[Task to complete] Reproduce exactly the lines from the line with "mat_box = binding_tape.part.bounding_box()" through the line with "obj.parent = empty", both included, and no other lines.

[Given records]
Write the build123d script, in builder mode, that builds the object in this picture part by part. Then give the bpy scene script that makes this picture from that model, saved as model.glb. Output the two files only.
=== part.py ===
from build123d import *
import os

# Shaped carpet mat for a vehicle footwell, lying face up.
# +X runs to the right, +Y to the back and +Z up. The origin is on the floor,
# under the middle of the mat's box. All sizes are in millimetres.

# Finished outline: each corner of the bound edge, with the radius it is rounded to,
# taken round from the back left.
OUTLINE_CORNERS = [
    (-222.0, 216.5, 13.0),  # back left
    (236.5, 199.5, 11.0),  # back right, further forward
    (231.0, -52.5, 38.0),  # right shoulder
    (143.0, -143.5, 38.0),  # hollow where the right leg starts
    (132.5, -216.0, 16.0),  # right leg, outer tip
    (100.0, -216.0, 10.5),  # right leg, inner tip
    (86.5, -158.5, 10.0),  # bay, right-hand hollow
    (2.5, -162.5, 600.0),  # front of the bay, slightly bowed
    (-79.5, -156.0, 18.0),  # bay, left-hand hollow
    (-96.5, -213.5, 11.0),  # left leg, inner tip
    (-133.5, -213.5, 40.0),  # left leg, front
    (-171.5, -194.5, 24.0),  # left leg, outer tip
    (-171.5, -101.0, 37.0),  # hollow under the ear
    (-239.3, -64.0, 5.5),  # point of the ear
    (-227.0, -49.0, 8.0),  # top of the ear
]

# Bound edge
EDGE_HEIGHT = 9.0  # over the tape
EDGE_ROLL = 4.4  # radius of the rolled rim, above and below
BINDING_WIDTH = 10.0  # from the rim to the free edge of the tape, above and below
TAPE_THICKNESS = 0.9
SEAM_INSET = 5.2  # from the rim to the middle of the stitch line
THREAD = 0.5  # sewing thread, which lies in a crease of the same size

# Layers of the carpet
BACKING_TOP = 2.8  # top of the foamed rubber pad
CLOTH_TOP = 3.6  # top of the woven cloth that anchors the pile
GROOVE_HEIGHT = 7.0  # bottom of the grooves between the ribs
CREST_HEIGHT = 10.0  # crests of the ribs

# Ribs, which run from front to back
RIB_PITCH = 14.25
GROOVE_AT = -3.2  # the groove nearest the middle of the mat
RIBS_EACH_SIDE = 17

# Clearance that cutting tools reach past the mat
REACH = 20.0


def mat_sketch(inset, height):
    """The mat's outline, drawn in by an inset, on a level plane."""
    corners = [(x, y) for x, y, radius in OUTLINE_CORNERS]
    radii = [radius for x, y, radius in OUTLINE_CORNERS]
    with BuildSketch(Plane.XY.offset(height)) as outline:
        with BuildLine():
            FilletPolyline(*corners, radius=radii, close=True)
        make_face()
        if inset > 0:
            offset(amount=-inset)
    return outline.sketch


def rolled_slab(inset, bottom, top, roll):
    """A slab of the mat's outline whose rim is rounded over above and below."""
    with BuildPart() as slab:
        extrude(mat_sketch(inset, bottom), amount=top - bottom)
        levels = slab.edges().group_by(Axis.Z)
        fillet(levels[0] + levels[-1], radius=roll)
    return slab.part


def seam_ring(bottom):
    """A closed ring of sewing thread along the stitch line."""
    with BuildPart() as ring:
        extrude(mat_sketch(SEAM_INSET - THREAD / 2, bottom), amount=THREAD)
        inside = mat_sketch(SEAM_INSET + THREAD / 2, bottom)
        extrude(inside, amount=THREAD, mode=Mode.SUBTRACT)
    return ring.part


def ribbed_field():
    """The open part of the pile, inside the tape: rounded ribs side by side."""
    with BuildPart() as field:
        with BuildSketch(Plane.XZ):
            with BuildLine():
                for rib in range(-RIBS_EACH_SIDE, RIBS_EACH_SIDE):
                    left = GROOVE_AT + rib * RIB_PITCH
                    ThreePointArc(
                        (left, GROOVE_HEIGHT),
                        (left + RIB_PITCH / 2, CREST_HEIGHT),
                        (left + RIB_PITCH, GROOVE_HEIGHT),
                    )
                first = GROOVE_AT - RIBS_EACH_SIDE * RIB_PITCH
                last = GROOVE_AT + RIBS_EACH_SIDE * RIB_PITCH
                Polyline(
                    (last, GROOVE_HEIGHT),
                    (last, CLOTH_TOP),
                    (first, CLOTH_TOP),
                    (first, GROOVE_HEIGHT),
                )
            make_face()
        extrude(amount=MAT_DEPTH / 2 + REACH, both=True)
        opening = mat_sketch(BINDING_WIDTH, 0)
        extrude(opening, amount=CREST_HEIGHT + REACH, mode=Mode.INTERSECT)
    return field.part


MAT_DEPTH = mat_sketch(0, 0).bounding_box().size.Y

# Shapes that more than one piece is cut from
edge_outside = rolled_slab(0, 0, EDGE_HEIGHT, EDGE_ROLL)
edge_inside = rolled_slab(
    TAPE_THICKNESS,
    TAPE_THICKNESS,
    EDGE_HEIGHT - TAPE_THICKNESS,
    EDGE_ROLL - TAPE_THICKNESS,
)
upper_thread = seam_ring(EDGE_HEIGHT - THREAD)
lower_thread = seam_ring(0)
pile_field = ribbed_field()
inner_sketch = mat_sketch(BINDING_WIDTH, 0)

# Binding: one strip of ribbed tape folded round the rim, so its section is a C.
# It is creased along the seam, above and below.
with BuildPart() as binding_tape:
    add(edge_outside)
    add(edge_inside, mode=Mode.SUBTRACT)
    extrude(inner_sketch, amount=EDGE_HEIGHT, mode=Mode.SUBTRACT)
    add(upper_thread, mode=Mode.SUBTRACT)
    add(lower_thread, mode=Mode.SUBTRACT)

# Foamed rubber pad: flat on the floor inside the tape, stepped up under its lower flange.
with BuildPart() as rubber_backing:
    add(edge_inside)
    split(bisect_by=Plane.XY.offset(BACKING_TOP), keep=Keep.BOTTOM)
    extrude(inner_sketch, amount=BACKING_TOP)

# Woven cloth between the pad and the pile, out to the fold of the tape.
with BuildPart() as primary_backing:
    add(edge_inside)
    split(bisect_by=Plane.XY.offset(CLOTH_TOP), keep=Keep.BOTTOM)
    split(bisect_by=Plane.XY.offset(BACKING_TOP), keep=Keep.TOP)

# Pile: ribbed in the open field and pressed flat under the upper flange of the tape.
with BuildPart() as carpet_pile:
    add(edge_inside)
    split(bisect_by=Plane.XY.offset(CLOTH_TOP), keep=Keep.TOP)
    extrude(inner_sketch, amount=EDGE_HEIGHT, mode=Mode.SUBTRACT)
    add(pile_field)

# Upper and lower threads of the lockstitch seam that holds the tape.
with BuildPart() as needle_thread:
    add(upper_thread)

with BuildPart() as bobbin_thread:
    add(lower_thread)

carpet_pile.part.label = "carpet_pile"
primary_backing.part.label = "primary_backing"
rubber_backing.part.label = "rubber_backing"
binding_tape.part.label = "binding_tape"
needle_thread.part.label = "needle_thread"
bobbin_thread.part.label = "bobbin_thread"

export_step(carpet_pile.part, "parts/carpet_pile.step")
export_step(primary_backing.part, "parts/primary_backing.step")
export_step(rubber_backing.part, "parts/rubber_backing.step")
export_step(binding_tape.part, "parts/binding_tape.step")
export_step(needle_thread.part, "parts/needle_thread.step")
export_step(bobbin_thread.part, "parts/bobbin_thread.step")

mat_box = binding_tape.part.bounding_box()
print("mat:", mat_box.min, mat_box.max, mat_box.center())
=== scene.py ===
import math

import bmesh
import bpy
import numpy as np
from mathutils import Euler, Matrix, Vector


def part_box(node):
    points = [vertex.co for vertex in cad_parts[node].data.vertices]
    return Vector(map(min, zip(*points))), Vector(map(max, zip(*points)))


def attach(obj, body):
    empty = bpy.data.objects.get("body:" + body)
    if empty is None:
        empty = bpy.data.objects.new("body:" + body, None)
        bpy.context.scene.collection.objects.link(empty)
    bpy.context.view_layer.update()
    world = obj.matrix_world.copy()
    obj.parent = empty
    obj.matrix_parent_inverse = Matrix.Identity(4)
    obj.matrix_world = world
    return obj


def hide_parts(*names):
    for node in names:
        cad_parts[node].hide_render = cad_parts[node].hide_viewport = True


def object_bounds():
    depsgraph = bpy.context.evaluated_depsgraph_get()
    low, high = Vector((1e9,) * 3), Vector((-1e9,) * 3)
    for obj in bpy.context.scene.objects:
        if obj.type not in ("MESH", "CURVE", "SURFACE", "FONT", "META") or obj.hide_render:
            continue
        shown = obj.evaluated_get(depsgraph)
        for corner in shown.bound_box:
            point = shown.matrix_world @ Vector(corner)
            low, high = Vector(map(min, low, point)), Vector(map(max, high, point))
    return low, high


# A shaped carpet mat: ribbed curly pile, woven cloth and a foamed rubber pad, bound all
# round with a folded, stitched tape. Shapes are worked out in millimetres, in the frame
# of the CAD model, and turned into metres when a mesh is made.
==
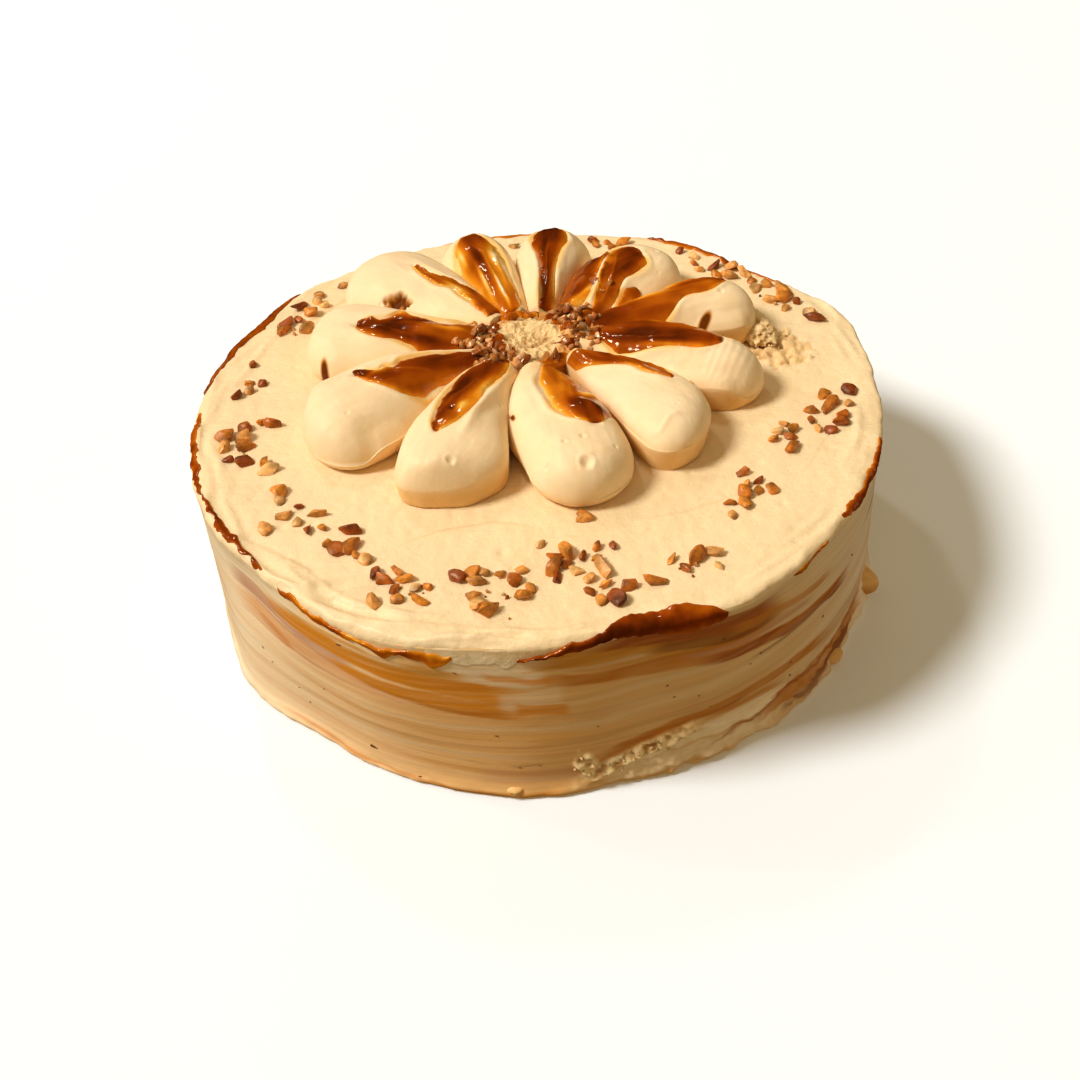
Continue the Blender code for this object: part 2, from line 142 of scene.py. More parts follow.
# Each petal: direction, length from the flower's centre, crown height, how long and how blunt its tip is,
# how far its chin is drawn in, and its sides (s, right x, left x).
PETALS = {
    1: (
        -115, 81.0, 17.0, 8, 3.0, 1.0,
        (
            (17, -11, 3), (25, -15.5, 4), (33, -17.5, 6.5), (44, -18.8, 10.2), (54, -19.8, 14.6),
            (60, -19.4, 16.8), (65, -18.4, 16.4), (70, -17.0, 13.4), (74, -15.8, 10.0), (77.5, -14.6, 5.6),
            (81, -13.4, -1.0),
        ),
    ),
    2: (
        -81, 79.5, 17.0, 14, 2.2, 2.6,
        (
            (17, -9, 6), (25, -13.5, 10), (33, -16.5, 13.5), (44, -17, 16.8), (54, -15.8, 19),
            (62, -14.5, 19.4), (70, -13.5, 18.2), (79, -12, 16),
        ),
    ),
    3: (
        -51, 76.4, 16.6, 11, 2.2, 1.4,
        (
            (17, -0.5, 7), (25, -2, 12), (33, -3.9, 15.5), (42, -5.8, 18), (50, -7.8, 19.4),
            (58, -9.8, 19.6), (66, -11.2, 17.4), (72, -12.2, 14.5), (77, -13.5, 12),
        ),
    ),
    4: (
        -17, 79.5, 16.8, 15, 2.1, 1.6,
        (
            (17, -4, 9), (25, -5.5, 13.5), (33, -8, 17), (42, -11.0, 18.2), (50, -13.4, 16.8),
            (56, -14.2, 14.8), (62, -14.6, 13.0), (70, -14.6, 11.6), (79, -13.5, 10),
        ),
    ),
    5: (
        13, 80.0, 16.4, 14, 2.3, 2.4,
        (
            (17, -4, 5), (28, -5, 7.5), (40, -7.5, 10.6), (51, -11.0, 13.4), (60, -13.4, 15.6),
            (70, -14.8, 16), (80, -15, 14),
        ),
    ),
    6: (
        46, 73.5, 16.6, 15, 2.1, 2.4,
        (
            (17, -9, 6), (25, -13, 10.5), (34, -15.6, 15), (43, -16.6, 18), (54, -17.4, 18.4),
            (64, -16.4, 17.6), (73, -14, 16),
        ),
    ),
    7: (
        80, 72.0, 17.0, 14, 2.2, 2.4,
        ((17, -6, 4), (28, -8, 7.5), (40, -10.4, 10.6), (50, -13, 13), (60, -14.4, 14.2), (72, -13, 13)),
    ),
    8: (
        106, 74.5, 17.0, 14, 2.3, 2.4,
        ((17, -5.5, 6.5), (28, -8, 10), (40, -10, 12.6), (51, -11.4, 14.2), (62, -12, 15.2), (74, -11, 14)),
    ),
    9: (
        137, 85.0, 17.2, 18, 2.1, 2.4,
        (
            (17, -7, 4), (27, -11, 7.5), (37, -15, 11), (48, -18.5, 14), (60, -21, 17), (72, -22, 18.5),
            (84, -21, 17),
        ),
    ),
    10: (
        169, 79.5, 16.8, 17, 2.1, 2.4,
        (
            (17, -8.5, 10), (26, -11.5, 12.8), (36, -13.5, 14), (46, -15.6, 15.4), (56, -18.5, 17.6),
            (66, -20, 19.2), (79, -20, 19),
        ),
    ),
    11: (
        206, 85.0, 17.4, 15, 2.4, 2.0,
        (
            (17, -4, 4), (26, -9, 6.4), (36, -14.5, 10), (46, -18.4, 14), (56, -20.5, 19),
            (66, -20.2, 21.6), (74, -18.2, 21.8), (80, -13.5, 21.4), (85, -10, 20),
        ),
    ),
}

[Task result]
mat_box = binding_tape.part.bounding_box()
print("mat:", mat_box.min, mat_box.max, mat_box.center())
=== scene.py ===
import math

import bmesh
import bpy
import numpy as np
from mathutils import Euler, Matrix, Vector


def part_box(node):
    points = [vertex.co for vertex in cad_parts[node].data.vertices]
    return Vector(map(min, zip(*points))), Vector(map(max, zip(*points)))


def attach(obj, body):
    empty = bpy.data.objects.get("body:" + body)
    if empty is None:
        empty = bpy.data.objects.new("body:" + body, None)
        bpy.context.scene.collection.objects.link(empty)
    bpy.context.view_layer.update()
    world = obj.matrix_world.copy()
    obj.parent = empty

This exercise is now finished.